Singolare combinazione
tra The Millionaire (citato anche) e Parasite (più che citato) in questa
pellicola cupa, caustica, drammatica e avvincente, dove un quadro di India
devastante, corrotta, senza spina dorsale, viene evidenziato senza pietà ma con
estremo raziocinio. La lucidità disincantata di Aravin Adiga, dal cui romanzo “La
tigre bianca” è tratto il film, frantuma
il sogno dell’interclassismo e della raggiunta indipendenza, denuncia lo
strapotere di ristrette caste a danno di tutte quelle inferiori, ridotte ad una
cosciente servitù perenne, come i polli in gabbia che non cercano neanche di
scappare di fronte allo spettacolo dei loro simili sgozzati, come fosse un
disegno ineludibile.
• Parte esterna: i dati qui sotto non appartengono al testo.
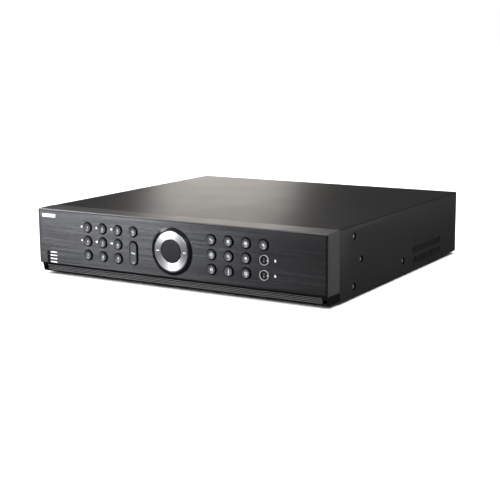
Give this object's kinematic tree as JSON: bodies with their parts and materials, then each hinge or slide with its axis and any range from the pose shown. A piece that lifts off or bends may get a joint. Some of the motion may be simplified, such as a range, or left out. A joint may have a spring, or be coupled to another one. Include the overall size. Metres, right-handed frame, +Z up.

Rinchiusi in una stia perenne e senza via d’uscita, polli
e uomini, senza nessuna prospettiva diversa. Anche se il palcoscenico è quello
di una presunta nuova potenza mondiale, dove la mentalità rimane quella
postcoloniale e le uniche variabili sono corruzione e servilismo.

Balran, protagonista,
incastrato in un meccanismo perverso, cercherà di svestire i suoi panni, in una
storia prigioniera di se stessa, dove lo spirito del servo, felice già solo di
servire - dopo aver abbandonato il suo villaggio rurale di provenienza - suo
malgrado, quando sente venire meno la fiducia, comincia a ragionare da tigre
bianca, fuori dal coro; a sentire stretta quella gabbia nata e riconosciuta per
anni come suo mondo. L’arroganza e la prevaricazione lo stritolano in
meccanismi impietosi e perversi, che anziché evolverne il pensiero, lo riducono
alla loro stregua, lo rendono servo anche dell’arrivismo, emulo del crimine,
vittima di boria malata.
“che valeva la pena sapere, anche solo per un giorno, anche solo per
un’ora, anche solo per un minuto, cosa significa non essere un servo”
Non ci sarà redenzione
o fuga o rivalsa. Solo la sconfitta comune, il medesimo rovescio della medaglia,
una sindrome che accomuna servo e padrone in un tragico paradosso senza via d’uscita.